Os organizadores só começaram a respirar aliviados quando as portas da antiga sede social do Centro Avareense, no Largo São João, foram finalmente abertas. Mais surpresa que alívio, na verdade. “Houve uma invasão”, conta ao Fora de Pauta o paulistano José Mário Nevado Guerra, um dos organizadores da 1ª Fampop.

A bacharel em Direito Laura Mendes Cardoso estava lá e participou da “invasão”. Ela destaca o clima de festa que dominava o público naquela noite. “Estávamos tão ansiosos que fizemos fila na porta”, conta a paulistana radicada em Avaré.

Outro que ficou impressionado com aquele bando de jovens ávidos por ouvir música foi o fotógrafo Edel Coradi, que registrou aquela edição histórica. “Eu nunca vi tanta gente enfiada naquele Centro Avareense”, relembra. “Não cabia um alfinete a mais”.

Respeitável público

O engajamento do público se repetiu durante os três dias de festival, o que pode ser constatado pelas fotografias. O vídeo em que o Genésio Sampaio interpreta a canção “Peleja”, vencedora do festival, também confirma os relatos. A plateia acompanha toda a apresentação com palmas, mãos pra lá e mãos pra cá.

As imagens do cantor e compositor que hoje atende pelo nome de Genésio Tocantins foram gravadas pela TV Cultura. A emissora paulistana exibiu as três canções vencedoras do festival.

A simbiose entre público e Fampop chegou a extrapolar os limites do Centro Avareense. Fazendo jus à ideia de feira, ou seja, um espaço para várias artes, a 1ª Fampop contou com apresentações musicais e números circenses no Largo São João.

“A ideia era não ficar restrito apenas ao festival”, conta o professor Fábio Corrêa Martins, que também fez parte da Comissão Organizadora. “A gente queria que a cidade participasse do evento, e foi criado um ambiente que permitiu esse encontro entre artistas e população jovem de Avaré”.

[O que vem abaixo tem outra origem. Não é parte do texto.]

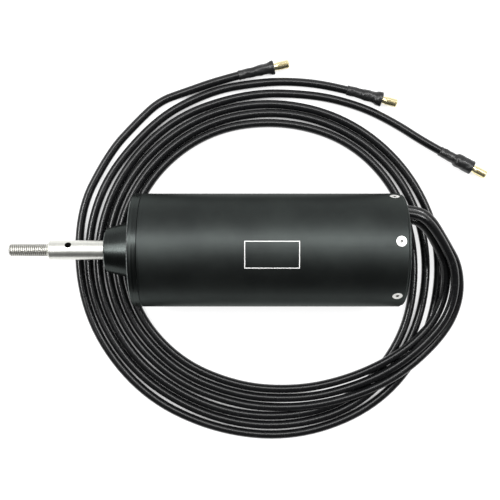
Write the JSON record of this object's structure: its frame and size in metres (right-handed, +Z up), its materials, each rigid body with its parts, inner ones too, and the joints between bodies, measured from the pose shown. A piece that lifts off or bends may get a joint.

Era como se as palavras de Genésio Tocantins tivessem, de certa forma, se materializado naquela edição histórica. Antes de apresentar seu número na final, o compositor se dirigiu justamente a esse público. “Apesar dos momentos difíceis em que vivemos, eu ainda creio na juventude, que com as próprias mãos e suas cantigas, busca construir um mundo com mais amor, mais justiça, paz e liberdade”.

A juventude estava mesmo sedenta em 1983. O Brasil estava prestes a sair de uma ditadura militar, e o novo cenário que se anunciava parecia propício para novidades em todos os campos, da política à cultura.

“A carência do povo por um festival me marcou profundamente”, constata Juca Noves, presidente da Comissão Organizadora.

Legado

Foi nesse contexto que a Fampop encontrou guarida logo de cara. E não apenas em casa. A qualidade musical, a adesão de artistas, o empenho dos organizadores, a contribuição de apoiadores, a competência do júri e a receptividade do público naquela primeira edição colocaram Avaré na rota dos grandes festivais do Brasil, de onde a cidade nunca mais saiu.

“Todas as energias se conglomeraram para ajudar no sucesso da feira”, resume José Mário Nevado Guerra, responsável pela apresentação da 1ª Fampop ao lado de Lucila Pinto.

O resultado daquelas três noites históricas ecoa até hoje. Quarenta anos depois, a Fampop continua sendo um dos mais importantes festivais do país, apesar de momentos de maior ou menor expressão. Haja vista sua importância como plataforma para novos artistas e a longa lista de compositores renomados que pisaram em seu palco antes da fama.

Parafraseando Zuza Homem de Mello: quatro décadas depois, Avaré continua vendo e ouvindo primeiro. E contando.